A subset of these films has been those focusing on the “Good (or contextually Good) Germans”, a challenge to author Daniel Goldhagen’s nation of “Willing Executioners”  — most famously, Schindler’s List and, more recently, Valkyrie, Good and Sophie Scholl, the story of the White Rose resistance. The new BBC drama is no different in “trying to honour Germans who put up the storm signal,” says Hayhurst. “Partly it’s a homage to them.”

Where some, like Claus von Stauffenberg, were arguably opportunistic, there is no question that Hans Litten was a true hero. Germany’s Bar Association has been renamed in his honour.

In reality Hitler was no stranger to the courtroom, having been up before the beak in 1921 and jailed for treason in 1924, during which time he wrote Mein Kampf, making him far from small fry but the most prosperous author in Germany. Seven months before Litten’s cross-examination, as the drama mentions, he had been a witness at the Reichswehr trial where, similarly, kidding Mr. Hitler assured that the National Socialist party was one of “intellectual enlightenment”.

Litten was to maintain his challenge to Nazi legitimacy, culminating in the Felseneck trial of 1932, by which time even some of the legal establishment had started to turn on him. In the film, Ohnesorge, in a veiled piece of anti-Semitism, snips at Litten’s “cleverness” and its lack of attraction “to Germans.”

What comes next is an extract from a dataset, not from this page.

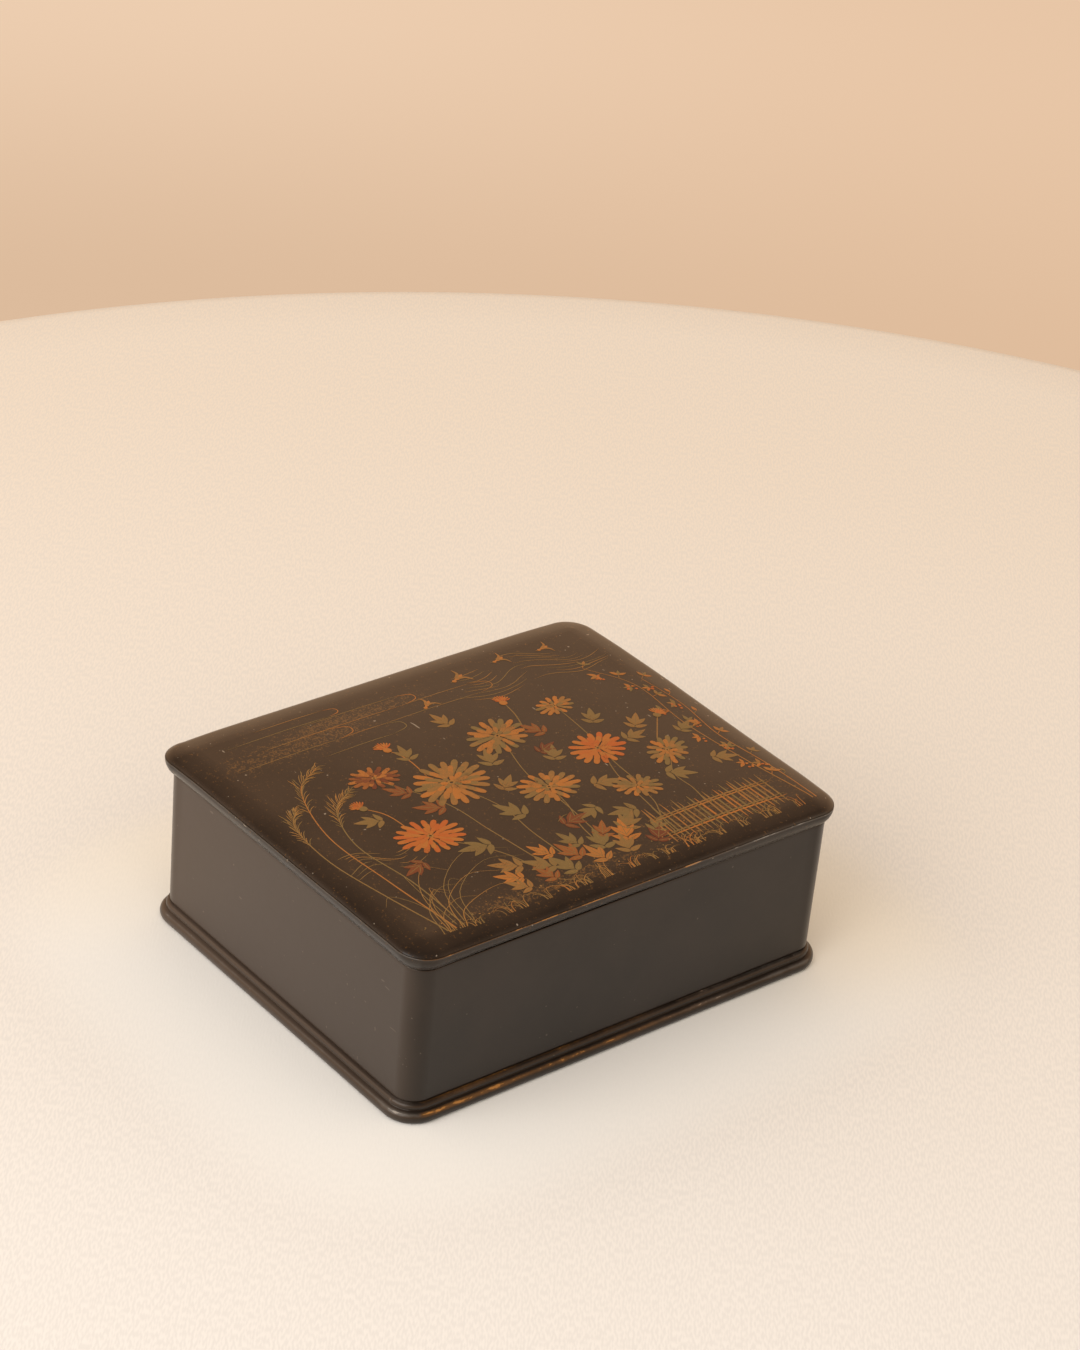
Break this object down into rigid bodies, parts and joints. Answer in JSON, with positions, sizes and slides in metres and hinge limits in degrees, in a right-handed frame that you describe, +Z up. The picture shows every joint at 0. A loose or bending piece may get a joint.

The Man Who Crossed Hitler opens with a caption that speaks of “failing democracy” and “economic meltdown”, the vernacular of our present day. The most fascinating, and sinister, aspect of the drama is, given the right circumstances, just how quickly events can turn.

In 1928 the Nazi Party commanded just 2.6% of the popular vote. In less than five years, Hitler was Chancellor. With better luck in the courtroom it might have been very different… Or would it?